Permits and inspections

For most residential work in Hamilton County, the excavation is part of a larger building permit. The contractor handles it as part of the project. A few things will trigger separate review:

  • Septic and drain field work (Tennessee Department of Environment and Conservation)
  • Retaining walls over 4 feet in exposed face (engineered drawings + permit)
  • Work in or near a regulated stream or wetland (TDEC + sometimes USACE)
  • Demolition that includes asbestos or lead disposal (separate filings)

Catoosa, Walker, and Dade counties in north Georgia each have their own process. The biggest mistake we see is starting work assuming a permit isn't needed and then having to stop mid-project. If you're not sure, ask before the excavator shows up.

06

What we charge

Honest pricing without specific job numbers — because every site is different — looks like this:

  • Pads (cut and fill, compacted, ready for sub-base): typically priced by square footage with adders for slope and depth.
  • Driveways (gravel): priced by length and width with a per-yard charge on the crusher-run.
  • Footings: priced by linear foot of trench, with depth and width adders.
  • Basement excavation: priced by cubic yard moved, with adders for haul-off, rock, and shoring.
  • Pond excavation: priced by yard moved and dam structure, very dependent on slope and outlet design.

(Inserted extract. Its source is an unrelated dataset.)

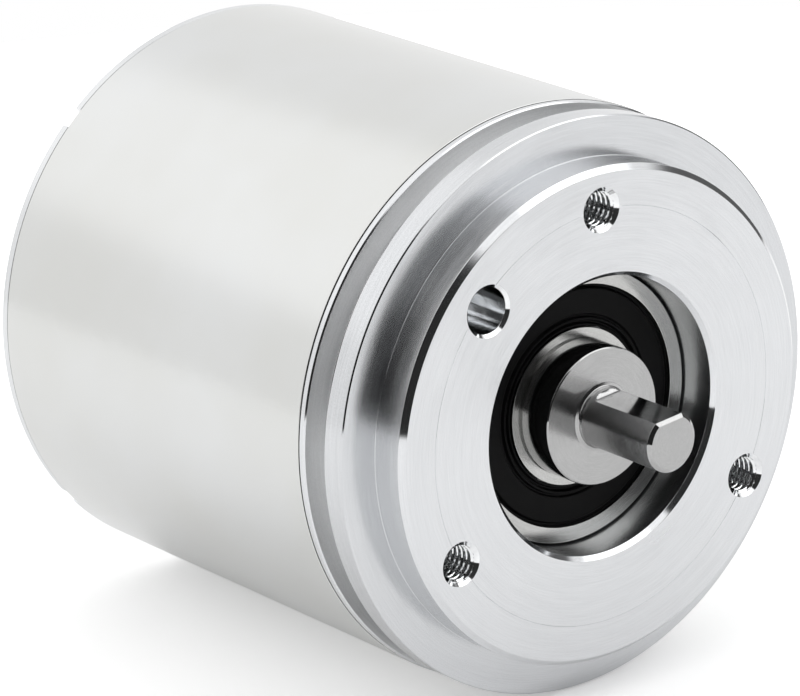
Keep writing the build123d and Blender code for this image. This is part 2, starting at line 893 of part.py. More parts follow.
def counting_wheel(number):
    """Moulded wheel with its pinion, running on an axle and carrying a magnet at its back."""
    front = level_fronts[number]
    rear = front - gear_thickness
    wheel = slab(gear_outline(wheel_teeth, wheel_addendum, gear_phases[number], 2), front, rear)
    if number < 2:
        pinion_rear = level_fronts[number + 1] - gear_thickness
        wheel += slab(gear_outline(pinion_teeth, pinion_addendum, 0.0, 2), rear, pinion_rear)
    hub = module * pinion_teeth / 2 - dedendum * module
    wheel += rod(gear_base_rear - gear_gap, magnet_front, hub)
    wheel += rod(magnet_front, magnet_rear, magnet_bore / 2)
    wheel -= rod(gear_base_rear, magnet_rear, axle_diameter / 2 + axle_play)
    return Pos(0, *gear_places[number]) * wheel


def counting_magnet(number):
    """Ring magnet on the back of a counting wheel."""
    return tube(magnet_front, magnet_rear, magnet_outer / 2, magnet_bore / 2, *gear_places[number])


def gear_plate_shape():
    """Round plate with a lug around each stud."""
    shape = Circle(stud_radius)
    for angle in stud_angles:
        shape += Pos(*polar(stud_radius, angle)) * Circle(lug_radius)
    return shape


def through_studs(part, x_front, x_rear):
    """Part with the three stud holes cut through it."""
    for angle in stud_angles:
        part -= rod(x_front, x_rear, stud_diameter / 2 + stud_play, *polar(stud_radius, angle))
    return part


def gear_base():
    """Moulded base of the gear unit: plate, feet on the sensor board, towers for the cover."""
    base = slab(gear_plate_shape(), gear_base_front, gear_base_rear)
    for angle in stud_angles:
        place = polar(stud_radius, angle)
        base += rod(sensor_board_rear, gear_base_front, lug_radius, *place)
        base += rod(gear_base_rear, gear_cover_front, lug_radius, *place)
    base -= rod(gear_base_front, gear_base_rear, board_hole / 2)
    for place in gear_places:
        base -= rod(gear_base_rear + axle_seat, gear_base_rear, axle_diameter / 2, *place)
    return through_studs(base, sensor_board_rear, gear_cover_front)


def gear_cover():
    """Cover of the gear unit, which holds the axles' far ends and carries the interface board."""
    cover = slab(gear_plate_shape(), gear_cover_front, gear_cover_rear)
    for angle in stud_angles:
        cover += rod(gear_cover_rear, interface_board_front, lug_radius, *polar(stud_radius, angle))
    for place in gear_places:
        cover -= rod(gear_cover_front, gear_cover_front - axle_seat, axle_diameter / 2, *place)
    return through_studs(cover, gear_cover_front, interface_board_front)


def gear_axles():
    """Three steel axles between base and cover."""
    return group(rod(gear_base_rear + axle_seat, gear_cover_front - axle_seat, axle_diameter / 2, *place)
                 for place in gear_places)


def counting_sensors():
    """Three magnetic angle sensors, one behind each counting wheel."""
    middle = interface_board_front + chip_thickness / 2
    return group(Pos(middle, *place) * Box(chip_thickness, chip_width, chip_length) for place in gear_places)


# Connector

def contacts():
    """Eight contact pins: one in the middle and seven around it."""
    x_rear = connector_seat - insert_face - contact_reach
    places = [(0.0, 0.0)] + [polar(contact_circle / 2, i * 360 / contact_count) for i in range(contact_count)]
    return [rod(interface_board_front, x_rear, contact_diameter / 2, *place) for place in places]


def connector_pins():
    """Gold-plated pins from the interface board to the plug's mouth."""
    return group(contacts())


def connector_insert():
    """Moulded insert that holds the pins, with the coding key."""
    insert = rod(insert_front, connector_seat - insert_face, connector_bore / 2)
    for contact in contacts():
        insert -= contact
    key = block(connector_seat - insert_face, connector_end + key_setback, key_height, key_width,
                connector_bore / 2 - key_height / 2 - 0.05, 90)
    return insert + key


def connector_shell():
    """Nickel-plated body: shank through the cap, hexagon outside, threaded nose."""
    profile = [
        (shank_front, connector_bore / 2),
        (shank_front, connector_shank / 2),
        (connector_seat, connector_shank / 2),
        (connector_seat - connector_hex, connector_shank / 2),
        (connector_seat - connector_hex, connector_thread / 2 - thread_relief),
        (connector_seat - connector_hex - connector_neck, connector_thread / 2 - thread_relief),
        (connector_seat - connector_hex - connector_neck, connector_thread / 2),
        (connector_end + 0.5, connector_thread / 2),
        (connector_end, connector_thread / 2 - 0.5),
        (connector_end, connector_bore / 2),
    ]
    hexagon = RegularPolygon(connector_flats / 2, 6, major_radius=False)
    collar = slab(hexagon, connector_seat, connector_seat - connector_hex)
    return turned(profile) + (collar - rod(connector_seat, connector_seat - connector_hex, connector_bore / 2))


def connector_seal():
    """Rubber ring under the connector's hexagon."""
    return tube(connector_seat + seal_height, connector_seat,
                connector_shank / 2 + seal_cord, connector_shank / 2)


def connector_lock_nut():
    """Hexagon nut that holds the connector from inside the cap."""
    hexagon = RegularPolygon(connector_flats / 2, 6, major_radius=False) - Circle(connector_shank / 2)
    return slab(hexagon, cap_front + connector_nut, cap_front)


front_bearing = (front_bearing_face, front_bore, front_outside, front_width, front_ball)
rear_bearing = (rear_bearing_face, rear_bore, rear_outside, rear_width, rear_ball)

parts = {
    "flange": flange(),
    "flange_ring": flange_ring(),
    "housing_sleeve": housing_sleeve(),
    "rear_cap": rear_cap(),
    "cap_ring": cap_ring(),
    "cap_screws": cap_screws(),
    "front_bearing_outer_ring": outer_ring(*front_bearing),
    "front_bearing_inner_ring": inner_ring(*front_bearing),
    "front_bearing_balls": ball_set(*front_bearing, front_balls),
    "front_bearing_cage": crown_cage(*front_bearing, front_balls),
    "front_bearing_front_seal": rubber_seal(front_bearing_face, 1),
    "front_bearing_rear_seal": rubber_seal(web_front, -1),
    "rear_bearing_outer_ring": outer_ring(*rear_bearing),
    "rear_bearing_inner_ring": inner_ring(*rear_bearing),
    "rear_bearing_balls": ball_set(*rear_bearing, rear_balls),
    "rear_bearing_cage": crown_cage(*rear_bearing, rear_balls),
    "rear_bearing_shields": bearing_shields(),
    "preload_spring": preload_spring(),
    "shaft": shaft(),
    "retaining_ring": retaining_ring(),
    "disc_hub": disc_hub(),
    "grub_screws": grub_screws(),
    "code_disc": code_disc(),
    "disc_clamp": disc_clamp(),
    "light_board": light_board(),
    "light_screws": light_screws(),
    "light_leads": light_leads(),
    "lamp_holder": lamp_holder(),
    "lamp": lamp(),
    "lens": lens(),
    "light_sensor": light_sensor(),
    "scanning_mask": scanning_mask(),
    "sensor_board": sensor_board(),
    "interface_board": interface_board(),
    "studs": studs(),
    "front_spacers": front_spacers(),
    "rear_pillars": rear_pillars(),
    "board_header": board_header(),
    "processor": processor(),
    "line_driver": line_driver(),
    "smoothing_capacitor": smoothing_capacitor(),
    "shaft_pinion": shaft_pinion(),
    "gear_base": gear_base(),
    "gear_cover": gear_cover(),
    "gear_axles": gear_axles(),
    "counting_sensors": counting_sensors(),
    "connector_shell": connector_shell(),
    "connector_insert": connector_insert(),
    "connector_pins": connector_pins(),
    "connector_seal": connector_seal(),
    "connector_lock_nut": connector_lock_nut(),
}
for number in range(3):
    parts[f"counting_wheel_{number + 1}"] = counting_wheel(number)
    parts[f"counting_magnet_{number + 1}"] = counting_magnet(number)

os.makedirs("parts", exist_ok=True)
for name, part in parts.items():
    export_step(part, f"parts/{name}.step")
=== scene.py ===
import math
import bpy
import numpy as np
from mathutils import Matrix


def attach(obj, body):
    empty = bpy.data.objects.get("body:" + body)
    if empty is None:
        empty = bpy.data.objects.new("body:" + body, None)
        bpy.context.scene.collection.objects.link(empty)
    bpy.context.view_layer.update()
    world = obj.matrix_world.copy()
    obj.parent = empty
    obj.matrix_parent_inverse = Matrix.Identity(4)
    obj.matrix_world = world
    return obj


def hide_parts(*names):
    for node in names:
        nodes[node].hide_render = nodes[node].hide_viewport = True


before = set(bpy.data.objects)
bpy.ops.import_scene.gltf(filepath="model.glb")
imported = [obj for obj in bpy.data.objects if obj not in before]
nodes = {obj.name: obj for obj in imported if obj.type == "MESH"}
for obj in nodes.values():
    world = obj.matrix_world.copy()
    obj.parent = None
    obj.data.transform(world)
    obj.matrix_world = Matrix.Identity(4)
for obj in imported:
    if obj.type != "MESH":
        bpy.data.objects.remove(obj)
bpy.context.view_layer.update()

# ---------------------------------------------------------------------------
# Flange. One piece of aluminium, turned on a lathe: pilot, shoulder, thin rim, clamping groove, sleeve
# seat and bearing hub. Three holes are tapped M4 and one is plain, all drilled from the front face.
# ---------------------------------------------------------------------------
MM = 0.001
face_x, before_face = 4.0, 4.6
pilot_radius, rim_radius, recess_radius = 25.0, 29.0, 14.0
groove_front, groove_rear, groove_bottom = -2.6, -5.6, 26.5
flange_rear = -12.0
screw_circle, screw_turns = 20.9, (90, 210, 330)
plain_circle, plain_turn = 19.8, 135.3
scribed_circle = 20.95
tap_core, tap_outside, tap_pitch, tap_depth = 1.68, 1.96, 0.7, 9.0
tap_crest, tap_flanks = 0.46, 0.44
hole_mouth = 2.25
plain_radius, plain_mouth, plain_depth = 2.3, 0.92, 8.0
stud_circle, stud_turns, stud_bore, stud_depth = 23.0, (30, 150, 270), 1.5, 4.5
flange_corners = [
    (face_x, 14.45, 0.03), (face_x, scribed_circle - 0.03, 0.0), (3.965, scribed_circle - 0.01, 0.0),
    (3.965, scribed_circle + 0.01, 0.0), (face_x, scribed_circle + 0.03, 0.0), (face_x, 24.45, 0.04),
    (3.45, pilot_radius, 0.04), (0.0, pilot_radius, 0.05), (0.0, 28.87, 0.02), (-0.13, rim_radius, 0.02),
    (groove_front, rim_radius, 0.015), (groove_front, groove_bottom, 0.2),
    (groove_rear, groove_bottom, 0.2), (groove_rear, 28.98, 0.02), (-5.75, 29.13, 0.03), (-6.32, 29.13, 0.02),
    (-6.32, 28.2, 0.0), (-8.175, 28.2, 0.1), (-8.175, 26.85, 0.2), (-10.125, 26.85, 0.2),
    (-10.125, 28.2, 0.1), (-11.75, 28.2, 0.05), (flange_rear, 27.95, 0.05), (flange_rear, 13.5, 0.3),
    (-22.6, 13.5, 0.2), (-22.6, 11.0, 0.15),
    (-13.6, 11.0, 0.1), (-13.6, 9.5, 0.1), (-8.4, 9.5, 0.1), (-8.4, recess_radius, 0.1),
    (3.55, recess_radius, 0.03),
]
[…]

We give a written estimate with line items. If a line item is unclear, ask. The number on the page is not the negotiation — the items behind the number are.

07

Rule of thumb

For a project under 5,000 sqft of disturbed area on a typical Hamilton County residential lot with no rock, expect excavation and grading to run 8-15% of the overall construction budget. Above that range, look for a hidden cost — rock, slope, access, or hauling. Below it, look for what's not in the scope.